═══ Input material
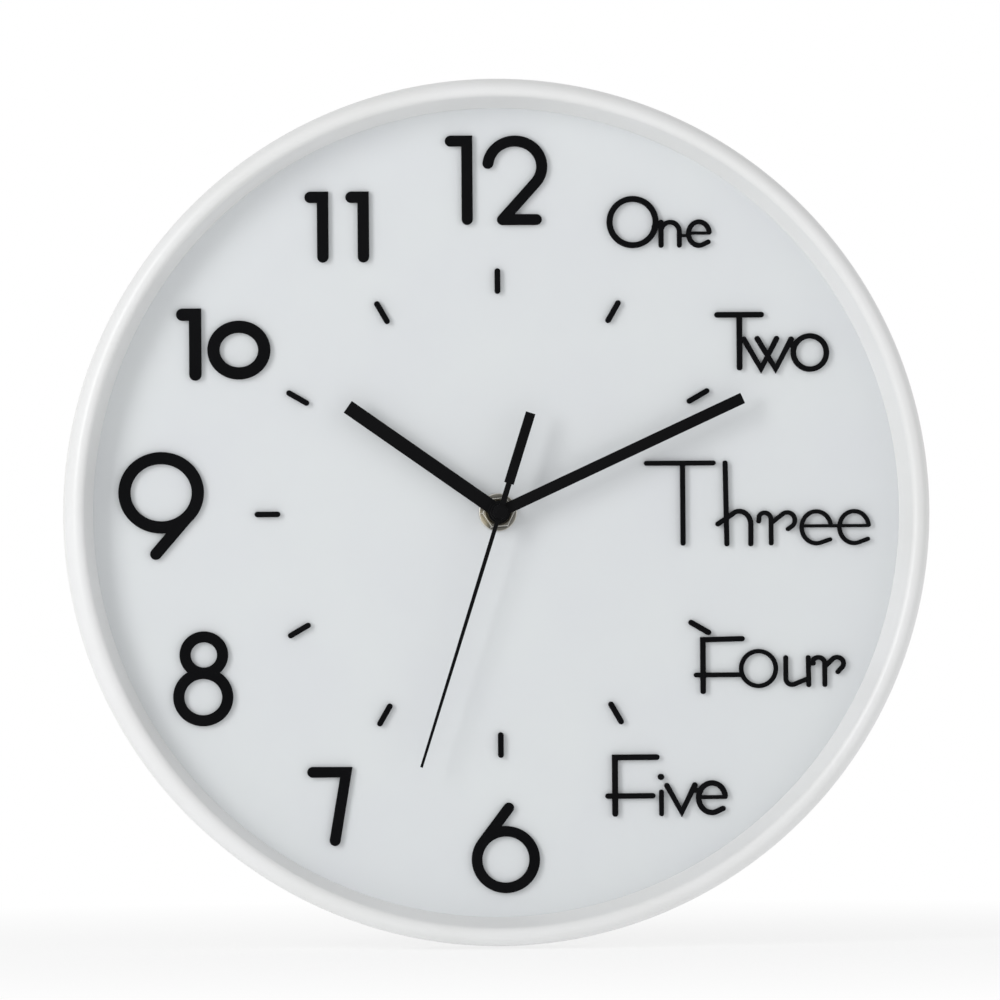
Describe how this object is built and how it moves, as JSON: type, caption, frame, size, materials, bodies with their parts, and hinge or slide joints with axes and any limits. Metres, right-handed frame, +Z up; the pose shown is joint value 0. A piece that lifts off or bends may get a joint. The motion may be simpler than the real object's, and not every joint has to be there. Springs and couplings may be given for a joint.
{
  "type": "wall clock",
  "caption": "Round analogue wall clock with a rolled white rim, raised black numerals and hour words, three hands and a quartz movement with its gear train.",
  "frame": {"origin": "on the hands' axis at the middle of the case's depth", "axes": "+Z up the hanging clock towards 12, +X towards 3 as seen from the front, +Y from the dial into the wall"},
  "size_m": [0.305, 0.038, 0.305],
  "materials": {
    "rim_plastic": "white, satin gloss",
    "shell_plastic": "white, satin gloss",
    "dial_paint": "matt cool white",
    "screw_steel": "zinc plated",
    "movement_plastic": "black, matt",
    "cell_sleeve": "plain printed sleeve, satin",
    "contact_nickel": "nickel plated",
    "board_laminate": "green solder resist",
    "stator_steel": "stamped sheet",
    "coil_copper": "enamelled copper wire",
    "rotor_magnet": "sintered, dark grey",
    "gear_plastic": "natural ivory",
    "gear_brass": "bright",
    "knob_plastic": "red, matt",
    "bushing_brass": "threaded, bright",
    "nut_nickel": "nickel plated, satin",
    "hand_paint": "black, satin",
    "lettering_plastic": "black, satin gloss"
  },
  "bodies": {
    "case": {"front_rim": "rim_plastic", "dial_plate": "dial_paint", "rear_case": "shell_plastic", "case_screw_1": "screw_steel", "case_screw_2": "screw_steel", "case_screw_3": "screw_steel", "movement_front_case": "movement_plastic", "movement_rear_cover": "movement_plastic", "battery": "cell_sleeve", "positive_contact": "contact_nickel", "negative_contact": "contact_nickel", "circuit_board": "board_laminate", "stator": "stator_steel", "coil": "coil_copper", "threaded_bushing": "bushing_brass", "fixing_nut": "nut_nickel", "numeral_12_one": "lettering_plastic", "numeral_12_two": "lettering_plastic", "numeral_11_left": "lettering_plastic", "numeral_11_right": "lettering_plastic", "numeral_10_one": "lettering_plastic", "numeral_10_zero": "lettering_plastic", "numeral_9": "lettering_plastic", "numeral_8": "lettering_plastic", "numeral_7": "lettering_plastic", "numeral_6": "lettering_plastic", "word_one": "lettering_plastic", "word_two": "lettering_plastic", "word_three_t": "lettering_plastic", "word_three_hr": "lettering_plastic", "word_three_ee": "lettering_plastic", "word_four_fo": "lettering_plastic", "word_four_ur": "lettering_plastic", "word_five_f": "lettering_plastic", "word_five_i_stem": "lettering_plastic", "word_five_i_dot": "lettering_plastic", "word_five_ve": "lettering_plastic", "hour_bar_01": "lettering_plastic", "hour_bar_02": "lettering_plastic", "hour_bar_04": "lettering_plastic", "hour_bar_05": "lettering_plastic", "hour_bar_06": "lettering_plastic", "hour_bar_07": "lettering_plastic", "hour_bar_08": "lettering_plastic", "hour_bar_09": "lettering_plastic", "hour_bar_10": "lettering_plastic", "hour_bar_11": "lettering_plastic", "hour_bar_12": "lettering_plastic"},
    "second_arbor": {"second_wheel": "gear_plastic", "second_hand": "hand_paint"},
    "minute_arbor": {"cannon_pinion": "gear_brass", "minute_hand": "hand_paint"},
    "hour_arbor": {"hour_wheel": "gear_plastic", "hour_hand": "hand_paint"},
    "rotor_arbor": {"rotor": "rotor_magnet"},
    "fifth_arbor": {"fifth_wheel": "gear_plastic"},
    "third_arbor": {"third_wheel": "gear_plastic"},
    "centre_arbor": {"centre_wheel": "gear_brass"},
    "minute_wheel_arbor": {"minute_wheel": "gear_plastic"},
    "knob_arbor": {"setting_knob": "knob_plastic"}
  },
  "joints": [
    {"name": "second_spin", "type": "hinge", "parent": "case", "child": "second_arbor", "pos_m": [0, 0, 0], "axis": [0, 1, 0], "continuous": true},
    {"name": "rotor_spin", "type": "hinge", "parent": "case", "child": "rotor_arbor", "pos_m": [0.01106, 0, 0.01216], "axis": [0, 1, 0], "continuous": true},
    {"name": "fifth_spin", "type": "hinge", "parent": "case", "child": "fifth_arbor", "pos_m": [0.005, 0, 0.00866], "axis": [0, 1, 0], "continuous": true},
    {"name": "third_spin", "type": "hinge", "parent": "case", "child": "third_arbor", "pos_m": [-0.00866, 0, 0.005], "axis": [0, 1, 0], "continuous": true},
    {"name": "centre_spin", "type": "hinge", "parent": "case", "child": "centre_arbor", "pos_m": [0, 0, 0], "axis": [0, 1, 0], "continuous": true},
    {"name": "minute_spin", "type": "hinge", "parent": "case", "child": "minute_arbor", "pos_m": [0, 0, 0], "axis": [0, 1, 0], "continuous": true},
    {"name": "minute_wheel_spin", "type": "hinge", "parent": "case", "child": "minute_wheel_arbor", "pos_m": [-0.00634, 0, -0.00296], "axis": [0, 1, 0], "continuous": true},
    {"name": "hour_spin", "type": "hinge", "parent": "case", "child": "hour_arbor", "pos_m": [0, 0, 0], "axis": [0, 1, 0], "continuous": true},
    {"name": "knob_spin", "type": "hinge", "parent": "case", "child": "knob_arbor", "pos_m": [-0.01269, 0, -0.00592], "axis": [0, 1, 0], "continuous": true}
  ],
  "couplings": [
    {"joint": "rotor_spin", "follows": "second_spin", "ratio": 30},
    {"joint": "fifth_spin", "follows": "second_spin", "ratio": -5},
    {"joint": "third_spin", "follows": "second_spin", "ratio": -0.13333},
    {"joint": "centre_spin", "follows": "second_spin", "ratio": 0.016667},
    {"joint": "minute_wheel_spin", "follows": "minute_spin", "ratio": -0.33333},
    {"joint": "hour_spin", "follows": "minute_spin", "ratio": 0.083333},
    {"joint": "knob_spin", "follows": "minute_spin", "ratio": 1}
  ]
}
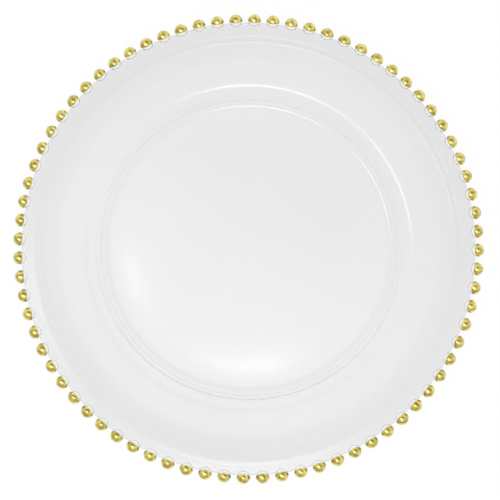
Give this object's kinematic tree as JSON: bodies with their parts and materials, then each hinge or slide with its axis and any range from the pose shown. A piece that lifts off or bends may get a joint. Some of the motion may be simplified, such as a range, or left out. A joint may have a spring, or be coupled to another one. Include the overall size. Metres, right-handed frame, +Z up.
{
  "type": "charger plate",
  "caption": "Round clear charger plate with a shallow well, a stepped rim, a foot ring underneath and small gold-capped clear beads set round its edge.",
  "frame": {"origin": "on the plate's axis, at the level of the foot ring's sole, where the plate meets the table", "axes": "+Z up along the plate's axis, +X from the axis through the first bead, +Y away from the viewer of the picture"},
  "size_m": [0.33, 0.33, 0.0242],
  "materials": {
    "clear_sheet": "polished",
    "clear_bead": "polished",
    "gold": "polished"
  },
  "bodies": {
    "root": {"clear_plate": "clear_sheet", "rim_beads": "clear_bead", "gold_caps": "gold"}
  },
  "joints": []
}
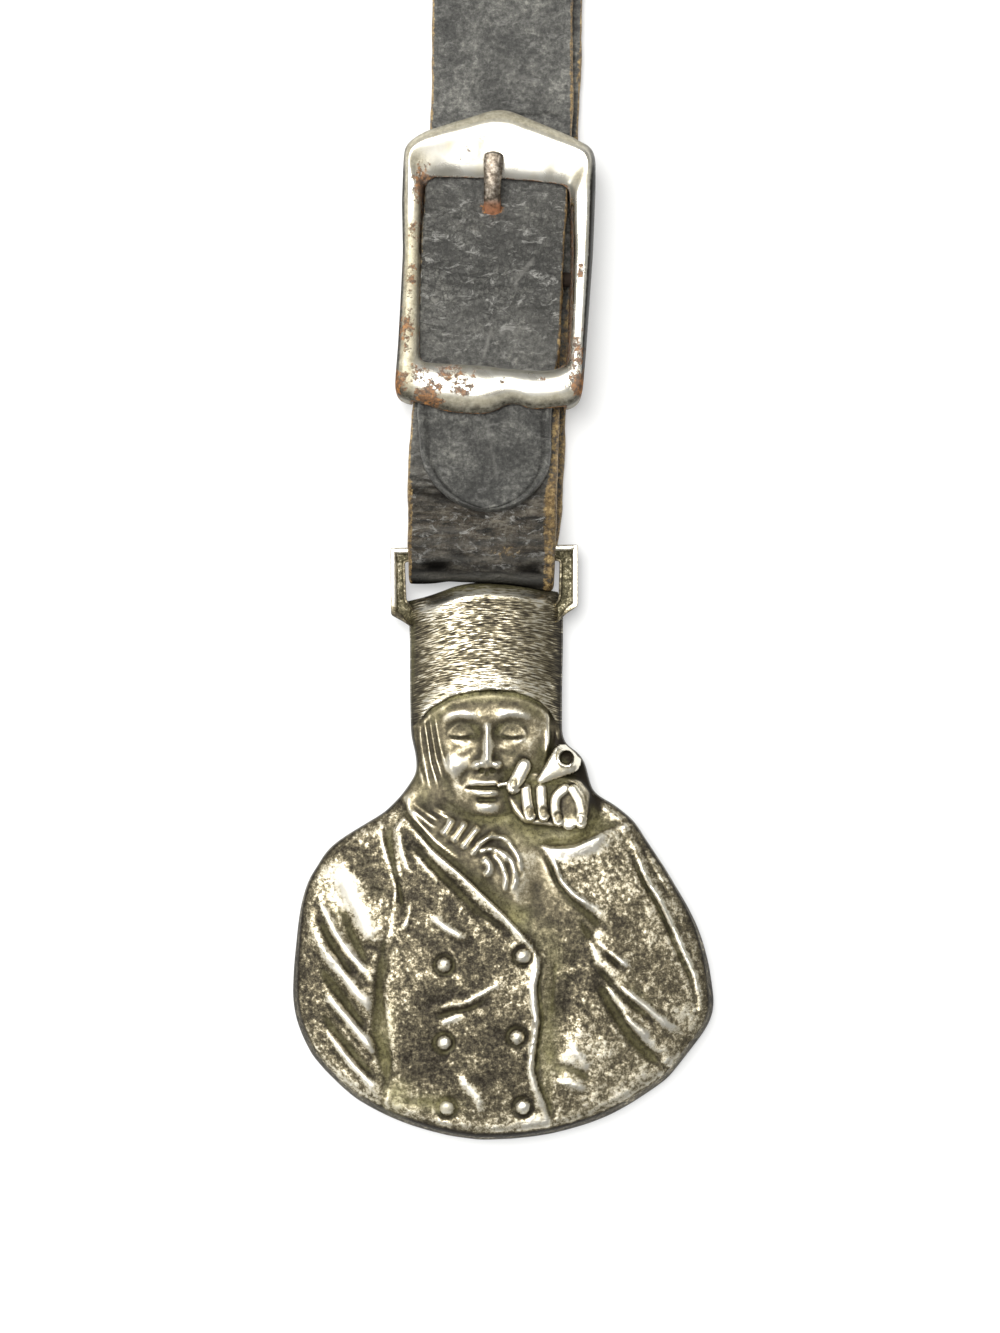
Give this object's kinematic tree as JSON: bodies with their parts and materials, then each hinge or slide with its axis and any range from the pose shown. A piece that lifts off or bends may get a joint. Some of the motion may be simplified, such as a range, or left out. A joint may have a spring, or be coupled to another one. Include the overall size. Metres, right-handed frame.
{
  "type": "pocket watch fob",
  "caption": "Leather watch fob: a folded strap closed by a peaked buckle, with a watch bow loop at the top and a struck metal bust medallion hanging below.",
  "frame": {"origin": "middle of the base of the whole fob as it lies on its back", "axes": "+X to the right of the bust, +Y up along the strap towards the watch bow loop, +Z out of the face"},
  "size_m": [0.0369, 0.1616, 0.0074],
  "materials": {
    "leather": "dark grey dyed cowhide, fine crackle, edges worn to tan",
    "thread": "waxed linen thread",
    "nickel_plate": "nickel-plated stamped steel, worn, with brown rust spots",
    "steel_wire": "nickel-plated steel wire, rusty where it leaves the leather",
    "aged_silver_plate": "silver-plated brass, dark patina in its recesses, worn bright on its high points"
  },
  "bodies": {
    "strap": {"strap_lower_loop": "leather", "strap_tongue": "leather", "chape_stitching": "thread"},
    "upper_strap": {"strap_upper_loop": "leather"},
    "buckle": {"buckle_frame": "nickel_plate", "buckle_centre_bar": "steel_wire"},
    "prong": {"buckle_prong": "steel_wire"},
    "medallion": {"medallion": "aged_silver_plate"}
  },
  "joints": [
    {"name": "medallion_swing", "type": "hinge", "parent": "strap", "child": "medallion", "pos_m": [-0.00171, -0.02923, 0.00235], "axis": [1, 0, 0], "range_deg": [-90, 85]},
    {"name": "buckle_tilt", "type": "hinge", "parent": "strap", "child": "buckle", "pos_m": [-0.00069, -0.00485, 0.00285], "axis": [0.9991, -0.0419, 0], "range_deg": [-1, 1]},
    {"name": "prong_lift", "type": "hinge", "parent": "buckle", "child": "prong", "pos_m": [-0.00069, -0.00485, 0.00285], "axis": [0.9991, -0.0419, 0], "range_deg": [0, 4.5]},
    {"name": "strap_bend", "type": "hinge", "parent": "strap", "child": "upper_strap", "pos_m": [0.00011, 0.01424, 0.00125], "axis": [0.9991, -0.0419, 0], "range_deg": [-45, 45]}
  ]
}
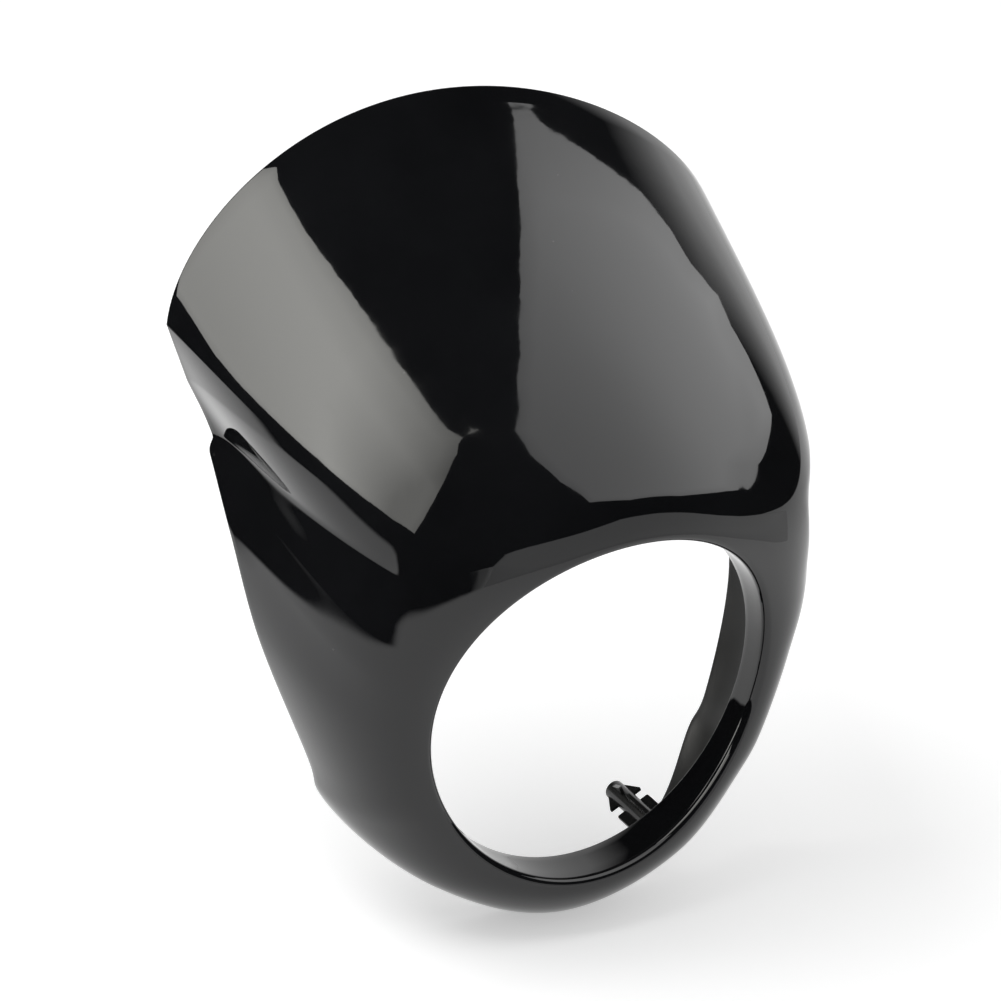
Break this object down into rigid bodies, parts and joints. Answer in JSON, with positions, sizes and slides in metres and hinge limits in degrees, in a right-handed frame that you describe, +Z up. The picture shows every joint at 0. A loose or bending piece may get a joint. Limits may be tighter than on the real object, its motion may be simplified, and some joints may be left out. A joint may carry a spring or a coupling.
{
  "type": "headlight cowl",
  "caption": "One-piece moulded motorcycle headlight cowl with a round lamp opening, swept-back visor, fluted shoulders and screw bosses.",
  "frame": {"origin": "centre of the round lamp opening, on the lamp's axis at the front face", "axes": "-Y is the way the lamp shines, +Z is up towards the crown of the visor, X runs across the cowl"},
  "size_m": [0.283, 0.1965, 0.3236],
  "materials": {
    "shell": "gloss"
  },
  "bodies": {
    "root": {"cowl": "shell"}
  },
  "joints": []
}
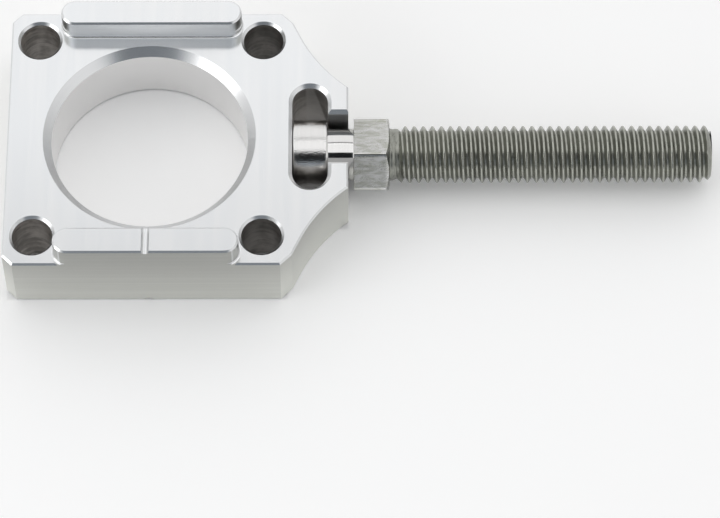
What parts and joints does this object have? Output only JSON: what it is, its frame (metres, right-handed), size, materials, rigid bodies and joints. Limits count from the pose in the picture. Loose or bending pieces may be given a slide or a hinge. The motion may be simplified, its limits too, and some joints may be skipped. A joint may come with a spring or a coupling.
{
  "type": "motorcycle chain adjuster",
  "caption": "Machined axle block with a captive T-headed adjuster bolt that turns in its slot and draws the rear axle back to tighten a motorcycle's drive chain.",
  "frame": {"origin": "on the axle bore's axis, in the plane of the block's flat side", "axes": "+Z along the bore out of the rail side, +X along the adjuster bolt away from the bore, -Y towards the long side with the index grooves"},
  "size_m": [0.0967, 0.04, 0.0134],
  "materials": {
    "machined_aluminium": "bright machined, clear anodised",
    "stainless_steel": "turned and polished, thread as rolled"
  },
  "bodies": {
    "block": {"axle_block": "machined_aluminium"},
    "bolt": {"adjuster_bolt": "stainless_steel"}
  },
  "joints": [
    {"name": "bolt_spin", "type": "hinge", "parent": "block", "child": "bolt", "pos_m": [0.022, 0, 0.005], "axis": [1, 0, 0], "continuous": true}
  ]
}
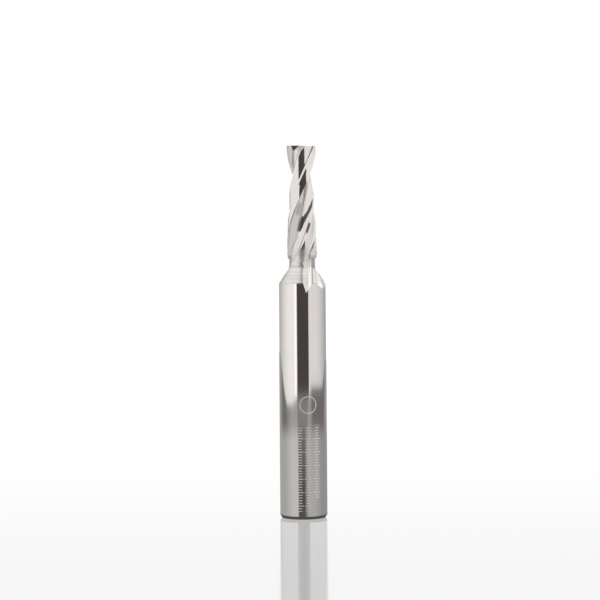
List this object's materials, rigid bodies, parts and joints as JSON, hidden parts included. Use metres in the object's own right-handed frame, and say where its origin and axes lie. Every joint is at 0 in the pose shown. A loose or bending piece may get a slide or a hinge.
══════
Exercise instructions:
From the entries above, return each line with the word "kinematic" in it.

Output for this exercise:
Give this object's kinematic tree as JSON: bodies with their parts and materials, then each hinge or slide with its axis and any range from the pose shown. A piece that lifts off or bends may get a joint. Some of the motion may be simplified, such as a range, or left out. A joint may have a spring, or be coupled to another one. Include the overall size. Metres, right-handed frame, +Z up.
Give this object's kinematic tree as JSON: bodies with their parts and materials, then each hinge or slide with its axis and any range from the pose shown. A piece that lifts off or bends may get a joint. Some of the motion may be simplified, such as a range, or left out. A joint may have a spring, or be coupled to another one. Include the overall size. Metres, right-handed frame.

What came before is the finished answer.